### The task
Write out each line of the material again, word for word.
<<<<
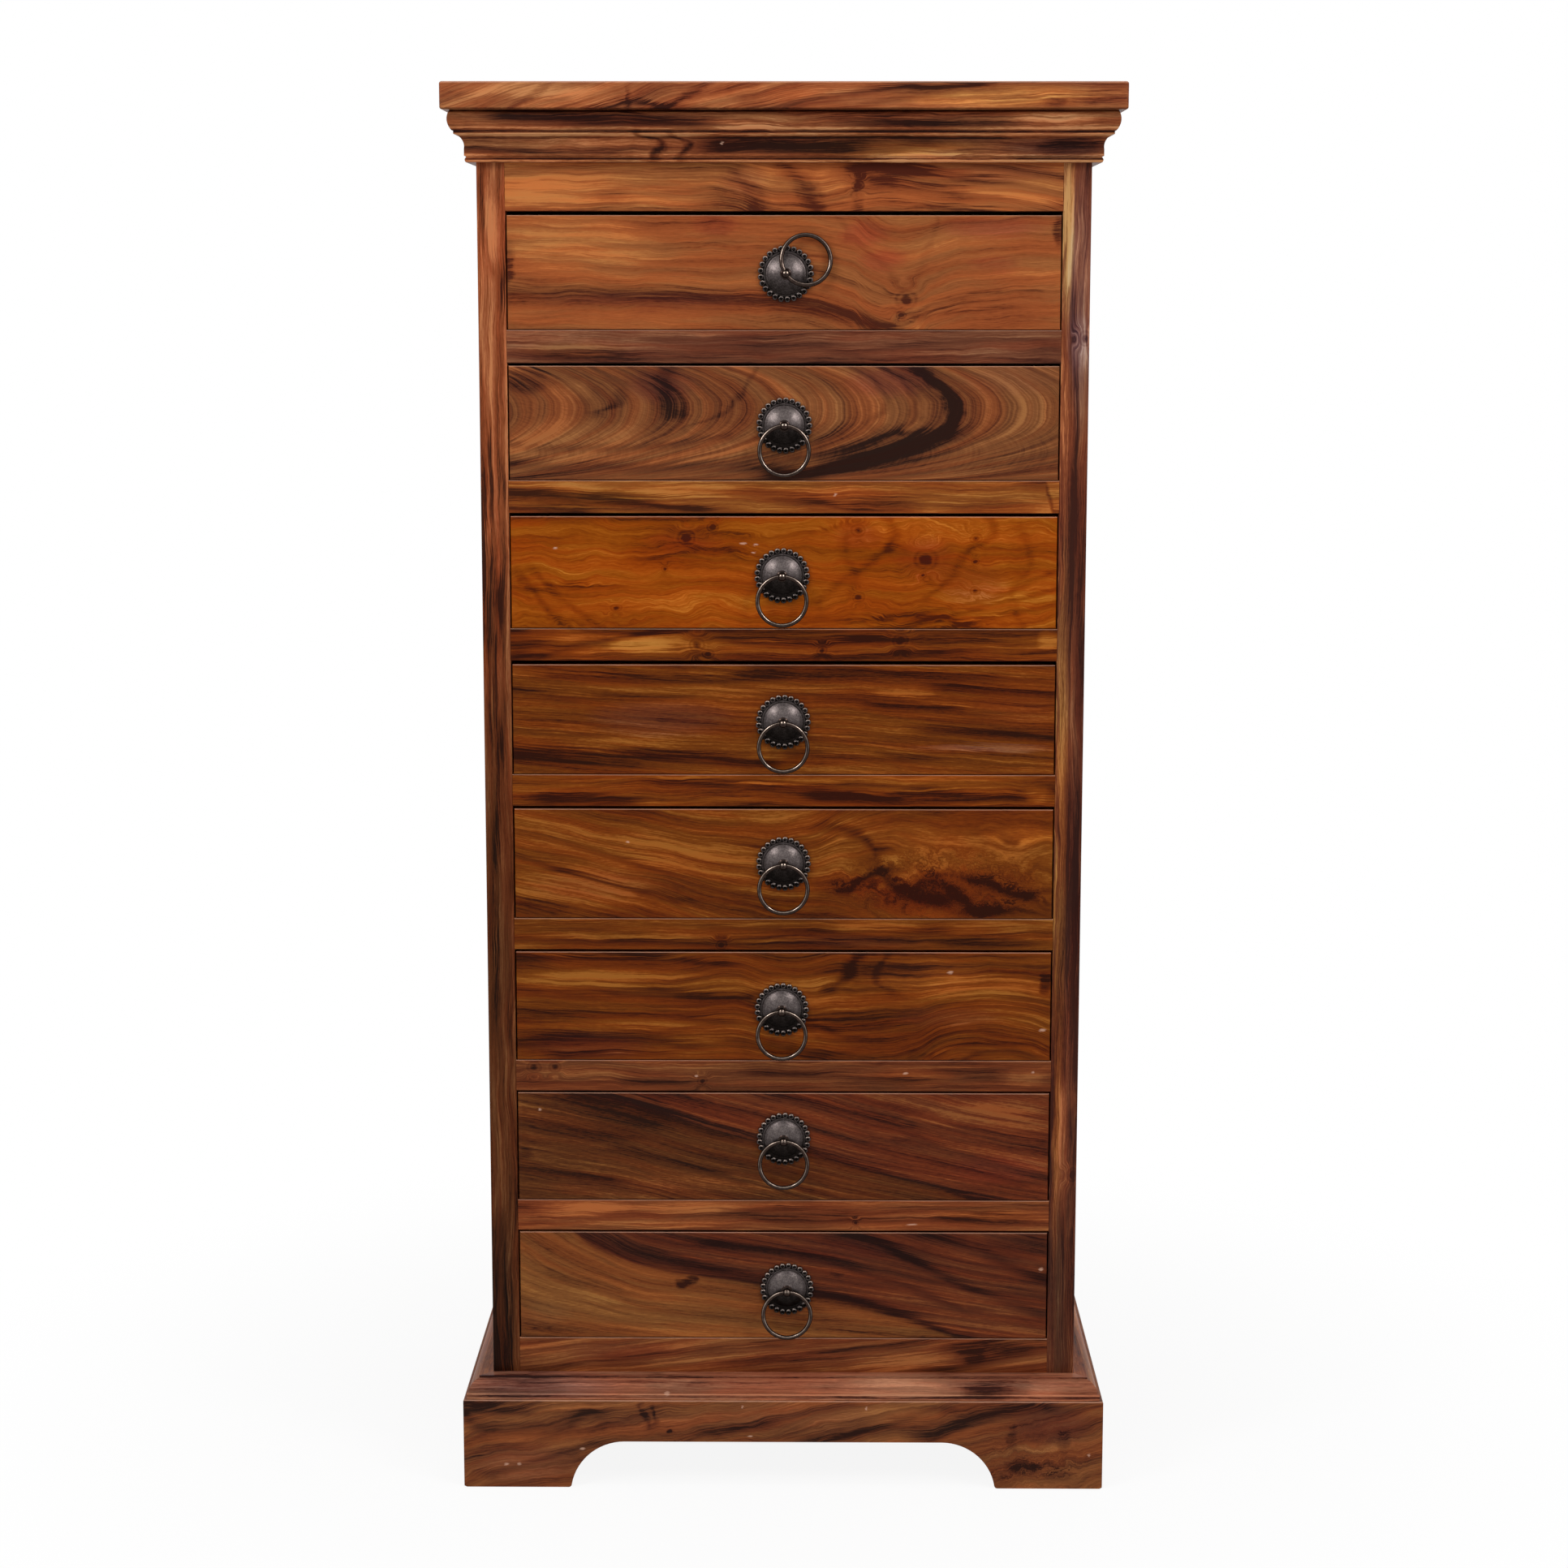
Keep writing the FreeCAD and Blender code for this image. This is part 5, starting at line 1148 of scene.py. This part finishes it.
def softbox(name, stand, aim, width, height, radiance, mirrored=False):
    """A lamp that lights surfaces, or one that is only mirrored in metal."""
    data = bpy.data.lights.new(name, "AREA")
    data.shape, data.size, data.size_y = "RECTANGLE", width, height
    data.energy = radiance * math.pi * width * height
    lamp = add_object(name, data)
    lamp.location = stand
    lamp.rotation_euler = (Vector(aim) - Vector(stand)).to_track_quat("-Z", "Y").to_euler()
    lamp.visible_diffuse, lamp.visible_glossy = not mirrored, mirrored


def light_scene():
    """Softboxes on both sides and overhead, and a white world, dimmer as light than where it is seen."""
    for side, hand in ((-1, "left"), (1, "right")):
        softbox(f"softbox_{hand}", (side * 1.95, -1.8, 2.25), (0, -0.17, 0.65), 0.8, 1.0, 9.3)
        softbox(f"highlight_{hand}", (side * 0.94, -1.07, 1.64), (0, -0.18, 0.8), 0.45, 0.45, 13,
                mirrored=True)
    softbox("softbox_top", (0, -0.9, 3.1), (0, -0.1, 0.6), 2.0, 0.8, 3.6)
    world = bpy.data.worlds.new("studio")
    bpy.context.scene.world = world
    graph = Graph(world)
    strength = graph.field("MapRange", {0: graph.seen(), 3: 0.5, 4: 1.0})
    graph.node("OutputWorld", {0: graph.field("Background", {0: (1, 1, 1, 1), 1: strength})})


def make_floor():
    """A pale floor that fades to plain white away from the chest."""
    mesh = bpy.data.meshes.new("floor")
    corners = [(x * FLOOR_HALF, y * FLOOR_HALF, 0) for x, y in ((-1, -1), (1, -1), (1, 1), (-1, 1))]
    mesh.from_pydata(corners, [], [(0, 1, 2, 3)])
    graph = Graph(bpy.data.materials.new("floor_paint"))
    x, y, _ = graph.position("XYZ")
    away = graph.math("SQRT", x * x + y * y)
    share = (0.9 + graph.smooth(away, 350, 1000, to=0.1)) * graph.seen()
    paint = graph.field("BsdfDiffuse", {0: (0.92, 0.92, 0.92, 1)})
    glow = graph.field("Emission", {0: (1, 1, 1, 1), 1: 1.0})
    graph.node("OutputMaterial", {0: graph.field("MixShader", {0: share, 1: paint, 2: glow})})
    mesh.materials.append(graph.owner)
    add_object("floor", mesh)


bpy.context.scene.view_settings.view_transform = "Standard"
make_camera()
light_scene()
make_floor()
dress_fronts()
dress_carcass()
dress_sides()
dress_inside()
make_pulls()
>>>>
### Exercise result
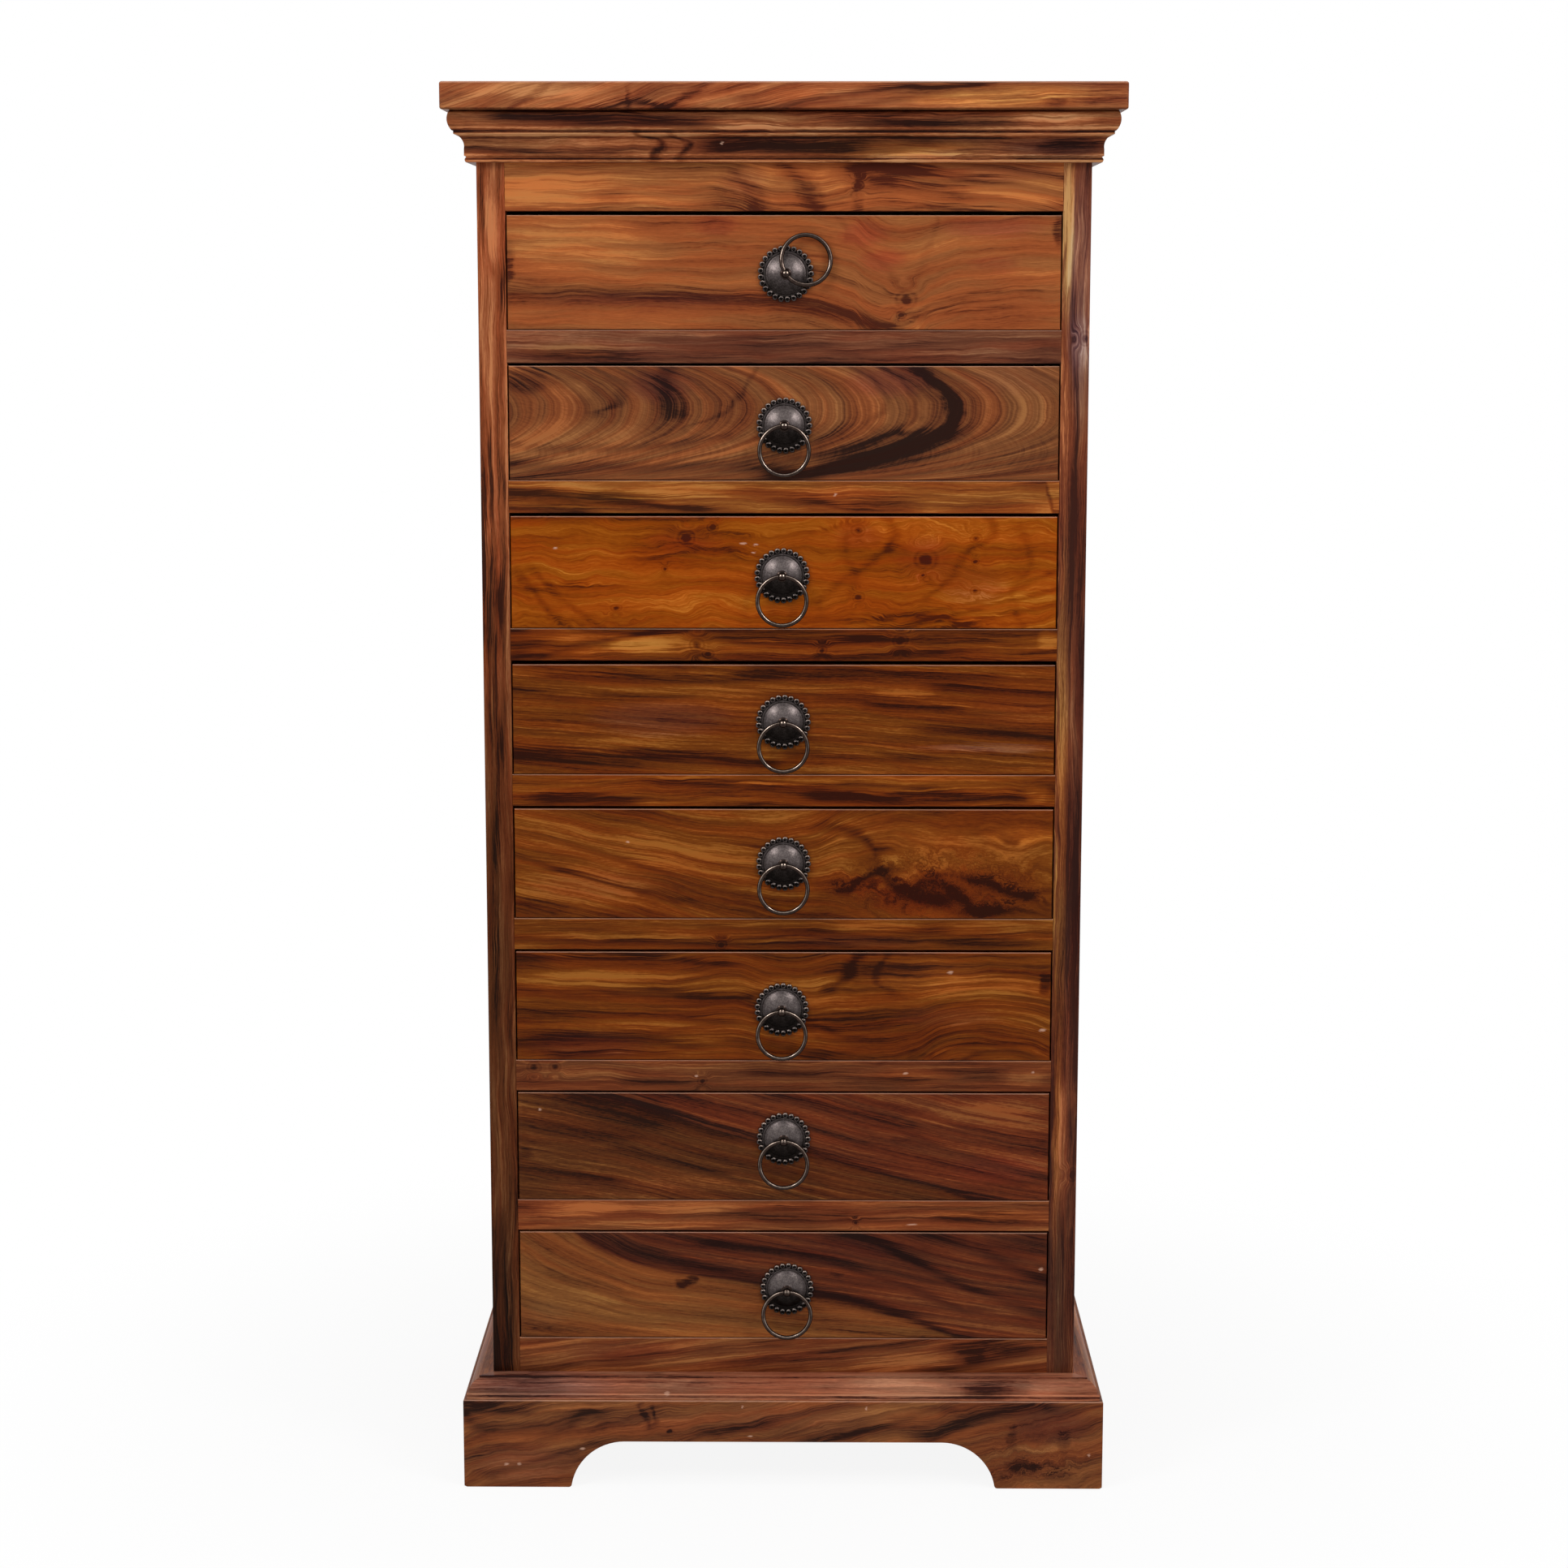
Keep writing the FreeCAD and Blender code for this image. This is part 5, starting at line 1148 of scene.py. This part finishes it.
def softbox(name, stand, aim, width, height, radiance, mirrored=False):
    """A lamp that lights surfaces, or one that is only mirrored in metal."""
    data = bpy.data.lights.new(name, "AREA")
    data.shape, data.size, data.size_y = "RECTANGLE", width, height
    data.energy = radiance * math.pi * width * height
    lamp = add_object(name, data)
    lamp.location = stand
    lamp.rotation_euler = (Vector(aim) - Vector(stand)).to_track_quat("-Z", "Y").to_euler()
    lamp.visible_diffuse, lamp.visible_glossy = not mirrored, mirrored


def light_scene():
    """Softboxes on both sides and overhead, and a white world, dimmer as light than where it is seen."""
    for side, hand in ((-1, "left"), (1, "right")):
        softbox(f"softbox_{hand}", (side * 1.95, -1.8, 2.25), (0, -0.17, 0.65), 0.8, 1.0, 9.3)
        softbox(f"highlight_{hand}", (side * 0.94, -1.07, 1.64), (0, -0.18, 0.8), 0.45, 0.45, 13,
                mirrored=True)
    softbox("softbox_top", (0, -0.9, 3.1), (0, -0.1, 0.6), 2.0, 0.8, 3.6)
    world = bpy.data.worlds.new("studio")
    bpy.context.scene.world = world
    graph = Graph(world)
    strength = graph.field("MapRange", {0: graph.seen(), 3: 0.5, 4: 1.0})
    graph.node("OutputWorld", {0: graph.field("Background", {0: (1, 1, 1, 1), 1: strength})})


def make_floor():
    """A pale floor that fades to plain white away from the chest."""
    mesh = bpy.data.meshes.new("floor")
    corners = [(x * FLOOR_HALF, y * FLOOR_HALF, 0) for x, y in ((-1, -1), (1, -1), (1, 1), (-1, 1))]
    mesh.from_pydata(corners, [], [(0, 1, 2, 3)])
    graph = Graph(bpy.data.materials.new("floor_paint"))
    x, y, _ = graph.position("XYZ")
    away = graph.math("SQRT", x * x + y * y)
    share = (0.9 + graph.smooth(away, 350, 1000, to=0.1)) * graph.seen()
    paint = graph.field("BsdfDiffuse", {0: (0.92, 0.92, 0.92, 1)})
    glow = graph.field("Emission", {0: (1, 1, 1, 1), 1: 1.0})
    graph.node("OutputMaterial", {0: graph.field("MixShader", {0: share, 1: paint, 2: glow})})
    mesh.materials.append(graph.owner)
    add_object("floor", mesh)


bpy.context.scene.view_settings.view_transform = "Standard"
make_camera()
light_scene()
make_floor()
dress_fronts()
dress_carcass()
dress_sides()
dress_inside()
make_pulls()